John would marry again, so let’s look at his second bride. Her name was Anna Eva Haas, who was born sometime around 1822 in Germany. Anna was the daughter of Johann Friedrich and Anna Margaretha (Eissert) Haas. I do not know when she came to America, but she was living in St. Louis in 1847 when she got married.
John Koch married Anna Haas on April 18, 1847 at Trinity Lutheran Church in St. Louis. Today would be the 175th wedding anniversary for this couple. There is a St. Louis marriage record for this occasion. You can see that Rev. C.F.W. Walther performed this ceremony.
There is also a record for this wedding in the books of Trinity Lutheran Church in St. Louis. Here is part of that record.
I found it interesting that a note can also be found with this record. It says that John Koch was the organist for that congregation.
This begs another question: “Did John Koch learn to play the organ when he was in Germany or after he arrived in America?” And here’s another question based on the fact that Trinity Lutheran Church had dedicated their own church sanctuary in 1842: “When did Trinity Lutheran Church get an organ?”
When this couple began having children, baptism records appeared in the Trinity books. As early as 1849, I discovered that John was referred to as the teacher at their school. Also, other Lutheran teachers in St. Louis were sponsors in some of those baptisms. In the 1850 census, we find the Koch household living in St. Louis. No occupation is given for John.
In 1855, the first convention of the newly-formed Western District was held in Chicago. In a book telling the story of the Missouri District (once called the Western District), Heart of Missouri, we find a list of teachers who were present and absent at that convention. We see John (Friedrich) Koch on that list, and he is called a teacher at Trinity, St. Louis.
Next, we find the Koch’s in the 1860 census. John was a school teacher with 4 children in his household.

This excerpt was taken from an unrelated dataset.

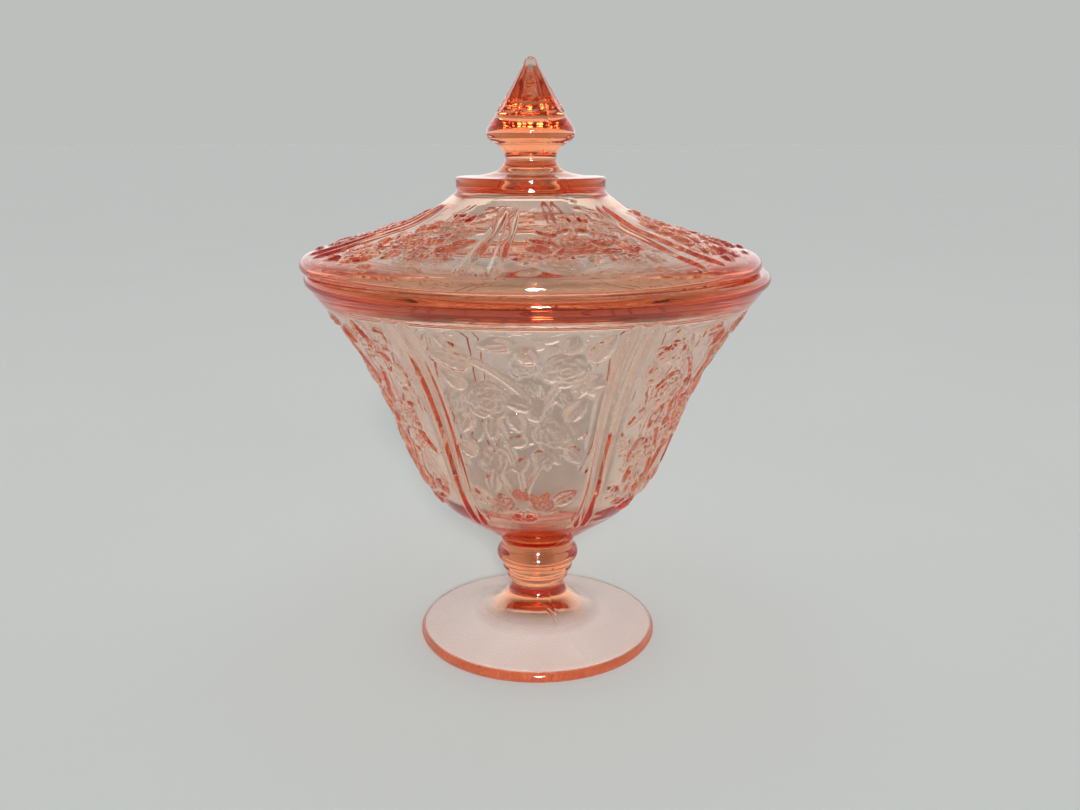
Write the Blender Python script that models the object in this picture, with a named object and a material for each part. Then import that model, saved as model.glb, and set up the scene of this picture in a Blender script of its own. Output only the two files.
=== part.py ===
"""Footed pressed-glass candy jar with a lift-off lid.

The jar and its foot are one pressing, and the lid and its finial are another, so the object has
two glass bodies. Each is a turned shape. Six pairs of raised ribs split the bowl and the lid into
panels, and the finial's cone has ten flats. The jar's axis is +Z and its foot rests on z = 0.
"""

from collections import namedtuple
from math import atan2, cos, pi, radians, sin

import bmesh
import bpy

MM = 0.001

# Heights and radii of the jar, in millimetres.
FOOT_RADIUS = 42.9
FOOT_EDGE = 3.8
FOOT_HOLLOW = 10.0
REST_RING = (39.4, 41.6)
WAIST_RADIUS = 9.6
KNOP_RADIUS = 14.7
KNOP_ROUND = 2.9
NECK_RADIUS = 12.9
RIM_RADIUS = 78.5
RIM_ROUND = 2.3
SEAT_HEIGHT = 134.5
MOUTH_RADIUS = 71.3
LEDGE = (66.6, 131.0)
FLOOR_HEIGHT = 44.2

# Heights and radii of the lid. Its low flange hangs over the mouth's ledge, with room all round.
LID_GAP = 0.3
LID_RADIUS = 77.5
LID_ROUND = 1.7
FLANGE_RADIUS = 67.5
FLANGE_WALL = 1.9
FLANGE_DEPTH = 1.5
FLANGE_ROUND = 0.8
COLLAR_RADIUS = 25.1
COLLAR_HEIGHTS = (159.9, 164.6)
KNOB_NECK = 8.5
KNOB_RADIUS = 14.7
TOP_HEIGHT = 203.0

# How the lid lies on the jar when it has been put back by hand.
LID_SHIFT = -2.2
LID_TURN = 22.5

# Ribs and flats. Rib angles are half-widths of a pair, as seen from the axis.
PANELS = 6
RIB_HEIGHT = 0.9
RIB_VALLEY = 0.25
BOWL_RIB_HALF = 4.7
LID_RIB_HALF = 5.6
BOWL_RIB_SPAN = (51.0, 126.0)
LID_RIB_SPAN = (31.0, 73.0)
RIB_FADE = 5.0
FLATS = 10
FLAT_SPAN = (185.0, 200.0)
WIDEST_COLUMN = 11.0

# A point of a turned outline: its rib is how much of the relief it carries, from 0 to 1.
Point = namedtuple("Point", "r z rib flat", defaults=(0.0, 0.0))


def smooth_line(knots, steps):
    """Points along a Catmull-Rom curve through the knots, both ends included."""
    first = (2 * knots[0][0] - knots[1][0], 2 * knots[0][1] - knots[1][1])
    last = (2 * knots[-1][0] - knots[-2][0], 2 * knots[-1][1] - knots[-2][1])
    padded = [first, *knots, last]
    line = [knots[0]]
    for a, b, c, d in zip(padded, padded[1:], padded[2:], padded[3:]):
        for step in range(1, steps + 1):
            t = step / steps
            line.append(
                tuple(
                    0.5 * (2 * q + (r - p) * t + (2 * p - 5 * q + 4 * r - s) * t**2
                           + (3 * q - p - 3 * r + s) * t**3)
                    for p, q, r, s in zip(a, b, c, d)
                )
            )
    return line


def arc(centre, radius, start, end, steps):
    """Points along a circle's arc, from start to end in degrees, both included."""
    angles = [radians(start + (end - start) * k / steps) for k in range(steps + 1)]
    return [(centre[0] + radius * cos(a), centre[1] + radius * sin(a)) for a in angles]


def fade(value, span, width):
    """1 inside the span, falling to 0 at its ends over the given width."""
    edge = min(value - span[0], span[1] - value) / width
    return max(0.0, min(1.0, edge))


def columns(rib_half, corners=()):
    """Angles of a round piece's columns in degrees: rib edges, rib crests, valleys, any flats'
    corners, and as many between as keep the steps small."""
    fixed = set(corners)
    for panel in range(PANELS):
        for part in (-1, -0.5, 0, 0.5, 1):
            fixed.add((panel * 360 / PANELS + part * rib_half) % 360)
    fixed = sorted(fixed)
    angles = []
    for here, after in zip(fixed, fixed[1:] + [fixed[0] + 360]):
        count = int((after - here) / WIDEST_COLUMN) + 1
        angles += [here + (after - here) * k / count for k in range(count)]
    return angles


def rib_height(angle, rib_half):
    """Height of a rib pair across its width: two crests with a shallow valley between."""
    pitch = 360 / PANELS
    across = abs((angle + pitch / 2) % pitch - pitch / 2) / rib_half
    if across >= 1:
        return 0.0
    if across >= 0.5:
        return RIB_HEIGHT * 2 * (1 - across)
    return RIB_HEIGHT * (RIB_VALLEY + (1 - RIB_VALLEY) * 2 * across)


def flat_factor(angle, first_corner):
    """Radius of a regular polygon with FLATS sides, as a share of its corner radius."""
    side = 360 / FLATS
    from_middle = (angle - first_corner) % side - side / 2
    return cos(pi / FLATS) / cos(radians(from_middle))


def outward(outline, index):
    """Unit normal of the outline at a point, to the right of the way the outline runs."""
    before, after = outline[index - 1], outline[index + 1]
    heading = atan2(after.z - before.z, after.r - before.r)
    return sin(heading), -cos(heading)


def turned_mesh(name, outline, angles, rib_half, first_corner=0.0):
    """A closed body from an outline that starts and ends on the axis and runs anticlockwise."""
    mesh = bmesh.new()
    start = mesh.verts.new((0, 0, outline[0].z * MM))
    end = mesh.verts.new((0, 0, outline[-1].z * MM))
    rings = []
    for index in range(1, len(outline) - 1):
        point = outline[index]
        normal = outward(outline, index)
        ring = []
        for angle in angles:
            height = point.rib * rib_height(angle, rib_half)
            radius = point.r + height * normal[0]
            radius *= 1 - point.flat * (1 - flat_factor(angle, first_corner))
            theta = radians(angle)
            place = (radius * sin(theta), -radius * cos(theta), point.z + height * normal[1])
            ring.append(mesh.verts.new([MM * value for value in place]))
        rings.append(ring)
    count = len(angles)
    for k in range(count):
        after = (k + 1) % count
        mesh.faces.new((start, rings[0][after], rings[0][k]))
        mesh.faces.new((end, rings[-1][k], rings[-1][after]))
        for low, high in zip(rings, rings[1:]):
            mesh.faces.new((low[k], low[after], high[after], high[k]))
    data = bpy.data.meshes.new(name)
    mesh.to_mesh(data)
    mesh.free()
    data.shade_smooth()
    data.set_sharp_from_angle(angle=radians(40))
    return data


def foot_outline():
    """The hollow underside, the flat ring that it rests on and the rounded edge."""
    inner, outer = REST_RING
    under = smooth_line([(0, FOOT_HOLLOW), (13, 7.4), (21, 4.9), (30, 2.5), (38.4, 0.35)], 1)
    edge_round = FOOT_RADIUS - outer
    low_edge = arc((outer, edge_round), edge_round, -90, 0, 2)
    high_edge = [(FOOT_RADIUS, FOOT_EDGE - 1.3), (FOOT_RADIUS - 0.9, FOOT_EDGE)]
    return [*under, (inner, 0), *low_edge, *high_edge]


def stem_outline():
    """From the foot's top up a hollow curve to the waist, over stepped rings and the knop."""
    flare = smooth_line([(36, 4.8), (27.5, 6.8), (19, 10), (12.8, 14.6), (WAIST_RADIUS, 19.6)], 1)
    rings = [(11.0, 22.0), (12.1, 24.6), (12.7, 26.8)]
    knop = arc((KNOP_RADIUS - KNOP_ROUND, 31.0), KNOP_ROUND, -40, 50, 3)
    return [*flare, *rings, *knop, (NECK_RADIUS, 34.6), (NECK_RADIUS + 0.2, 36.6)]


def bowl_outline():
    """Outside of the bowl, its rounded rim, the flat seat, the sunken ledge and the inside."""
    wall = smooth_line(
        [(16.8, 40.2), (24.1, 45), (35.8, 55), (42.8, 66), (48.3, 80), (54, 94), (60.6, 107),
         (67.9, 118), (74.1, 126), (76.8, 129.6)], 2)
    ribbed = [Point(r, z, fade(z, BOWL_RIB_SPAN, RIB_FADE)) for r, z in wall]
    bead = (RIM_RADIUS - RIM_ROUND, SEAT_HEIGHT - RIM_ROUND)
    rim = arc(bead, RIM_ROUND, -45, 90, 4)
    mouth = [(MOUTH_RADIUS + 0.9, SEAT_HEIGHT), (MOUTH_RADIUS, SEAT_HEIGHT - 0.2),
             (69.4, 133.0), LEDGE]
    inside = smooth_line(
        [(66.9, 130.3), (71.4, 128.2), (70.3, 124.9), (65, 118), (57.8, 107), (51.4, 94),
         (45.6, 80), (39.8, 66), (32.7, 55.5), (22.7, 48), (11, 45), (0, FLOOR_HEIGHT)], 1)
    return [*ribbed, *[Point(*p) for p in [*rim, *mouth, *inside]]]


def lid_under_outline():
    """The lid's hollow underside and the low flange, out to the face that rests on the seat."""
    seat = SEAT_HEIGHT + LID_GAP
    inner = FLANGE_RADIUS - FLANGE_WALL
    low = seat - FLANGE_DEPTH
    hollow = [(0, 164.8), (5, 164.5), (7.6, 161.4)]
    dome = smooth_line(
        [(9.5, 161), (19, 160.2), (22.5, 158.4), (27, 154.9), (32, 151.8), (43, 146.6),
         (54, 143.4), (61, 141.4)], 1)
    flange_top = [(inner - 1, 139.4), (inner, 136.8)]
    flange_end = [(inner, low + FLANGE_ROUND), (inner + FLANGE_ROUND, low),
                  (FLANGE_RADIUS - FLANGE_ROUND, low), (FLANGE_RADIUS, low + FLANGE_ROUND),
                  (FLANGE_RADIUS, seat)]
    return [*hollow, *dome, *flange_top, *flange_end]


def lid_top_outline():
    """The lid's rounded edge and the hollow-sided dome up to the collar."""
    seat = SEAT_HEIGHT + LID_GAP
    nose = arc((LID_RADIUS - LID_ROUND, seat + LID_ROUND), LID_ROUND, -90, 0, 3)
    shoulder = [(77.2, 138.2), (75.9, 139.6)]
    dome = smooth_line(
        [(73, 140.5), (63.5, 143), (50.4, 147), (38.8, 151), (31.4, 155), (25.7, 159.2)], 2)
    ribbed = [Point(r, z, fade(r, LID_RIB_SPAN, RIB_FADE)) for r, z in dome]
    return [*[Point(*p) for p in [*nose, *shoulder]], *ribbed]


def finial_outline():
    """The collar, its hollow-sided plate, the waisted neck, the round knob and the cone."""
    low, high = COLLAR_HEIGHTS
    collar = [(COLLAR_RADIUS, low), (COLLAR_RADIUS, high - 0.4), (COLLAR_RADIUS - 0.5, high)]
    plate = smooth_line([(18, 165), (13.2, 165.9), (9.4, 168.2), (KNOB_NECK, 170.4)], 1)
    knob = smooth_line(
        [(9.1, 172.6), (11.6, 175.3), (KNOB_RADIUS, 178.9), (13.4, 182), (11.3, 185),
         (9.6, 188), (5.9, 194.2), (2.5, 200.4)], 1)
    flattened = [Point(r, z, 0.0, float(FLAT_SPAN[0] < z < FLAT_SPAN[1])) for r, z in knob]
    tip = [Point(1.5, 202.3), Point(0, TOP_HEIGHT)]
    return [*[Point(*p) for p in [*collar, *plate]], *flattened, *tip]


def pink_glass(name, depth):
    """Clear pink pressed glass. A thicker body has a deeper colour."""
    material = bpy.data.materials.new(name)
    material.use_nodes = True
    shader = material.node_tree.nodes["Principled BSDF"]
    shader.inputs["Base Color"].default_value = (0.93, 0.62 - depth, 0.52 - depth, 1)
    shader.inputs["Roughness"].default_value = 0.04
    shader.inputs["IOR"].default_value = 1.52
    shader.inputs["Transmission Weight"].default_value = 1.0
    return material


def add_object(name, mesh, material):
    mesh.materials.append(material)
    piece = bpy.data.objects.new(name, mesh)
    bpy.context.scene.collection.objects.link(piece)
    return piece


def footed_bowl():
    outline = [*[Point(*p) for p in [*foot_outline(), *stem_outline()]], *bowl_outline()]
    mesh = turned_mesh("footed_bowl", outline, columns(BOWL_RIB_HALF), BOWL_RIB_HALF)
    bowl = add_object("footed_bowl", mesh, pink_glass("bowl_glass", 0.04))
    bowl.rotation_euler.z = radians(180 / PANELS)
    return bowl


def lid():
    """The lid's origin is on its own axis, at the height of the seat."""
    first_corner = 180 / PANELS
    corners = [(first_corner + k * 360 / FLATS) % 360 for k in range(FLATS)]
    outline = [*[Point(*p) for p in lid_under_outline()], *lid_top_outline(), *finial_outline()]
    lowered = [point._replace(z=point.z - SEAT_HEIGHT) for point in outline]
    mesh = turned_mesh("lid", lowered, columns(LID_RIB_HALF, corners), LID_RIB_HALF, first_corner)
    cover = add_object("lid", mesh, pink_glass("lid_glass", 0.0))
    cover.location = (LID_SHIFT * MM, 0, SEAT_HEIGHT * MM)
    cover.rotation_euler.z = radians(180 / PANELS + LID_TURN)
    return cover


def main():
    for old in list(bpy.data.objects):
        bpy.data.objects.remove(old, do_unlink=True)
    footed_bowl()
    lid()


main()
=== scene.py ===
from math import cos, pi, radians, sin

import bpy
import numpy as np
from mathutils import Matrix, Vector

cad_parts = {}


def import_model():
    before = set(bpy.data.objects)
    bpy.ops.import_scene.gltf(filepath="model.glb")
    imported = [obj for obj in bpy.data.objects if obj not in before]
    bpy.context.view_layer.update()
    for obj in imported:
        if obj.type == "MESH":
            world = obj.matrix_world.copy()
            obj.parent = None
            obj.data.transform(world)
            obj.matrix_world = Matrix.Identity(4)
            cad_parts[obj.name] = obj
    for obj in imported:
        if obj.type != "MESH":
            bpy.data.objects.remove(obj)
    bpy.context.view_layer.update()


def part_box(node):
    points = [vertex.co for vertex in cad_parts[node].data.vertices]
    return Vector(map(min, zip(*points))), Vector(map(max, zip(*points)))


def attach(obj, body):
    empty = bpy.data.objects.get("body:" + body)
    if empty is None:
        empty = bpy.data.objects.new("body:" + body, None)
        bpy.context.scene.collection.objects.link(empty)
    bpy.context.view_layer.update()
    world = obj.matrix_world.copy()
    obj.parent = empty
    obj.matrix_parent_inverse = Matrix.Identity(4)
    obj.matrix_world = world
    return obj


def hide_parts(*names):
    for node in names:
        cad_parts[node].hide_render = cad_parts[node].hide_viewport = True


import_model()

# Lengths are in millimetres until a mesh is made. Angles run from -Y towards +X, in degrees.
MM = 0.001
BOWL_LOW, BOWL_HIGH = [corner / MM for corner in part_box("footed_bowl")]
LID_LOW, LID_HIGH = [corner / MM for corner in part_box("lid")]
RIM_RADIUS = (BOWL_HIGH.x - BOWL_LOW.x) / 2
SEAT_HEIGHT = BOWL_HIGH.z
LID_RADIUS = (LID_HIGH.x - LID_LOW.x) / 2
LID_AXIS_X = (LID_HIGH.x + LID_LOW.x) / 2
TOP_HEIGHT = LID_HIGH.z
LID_SEAT = SEAT_HEIGHT + 0.3
RIM_ROUND = 2.3
LID_ROUND = 1.7
TIP_ROUND = 2.35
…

The 1870 census is the last one in which we find the Koch’s living in St. Louis. John was a 59 year-old teacher.
In the 1880 census, we find John and Anna living in the Covington Township of Washington County, Illinois. That is where St. John’s Lutheran Church is located in New Minden, Illinois. St. John’s, New Minden is one of the charter congregations of what is now called the Lutheran Church-Missouri Synod. Once again, John is called a school teacher, even though he is 69 years old.
Photographs were taken of both John and Anna Koch during their lifetimes.
John Koch died in 1881 at the age of 70; Anna Koch died in 1883 at the age of 61. The family history on Ancestry.com says they were each buried in the St. John’s Lutheran Cemetery in New Minden, but Findagrave does not have entries for either of them.
This post leaves us with unanswered questions. Maybe some of our readers might supply some of the answers.
I don’t think it’s done as much anymore, but back in my days when I was studying to become a Lutheran teacher, efforts were still being made to equip such teachers with the skill of playing the piano or organ. As a result, over the years, many Lutheran churches have had Lutheran teachers as their church organists. Perhaps, back in John Koch’s day, such efforts were also being made to make church musicians out of their Lutheran teachers.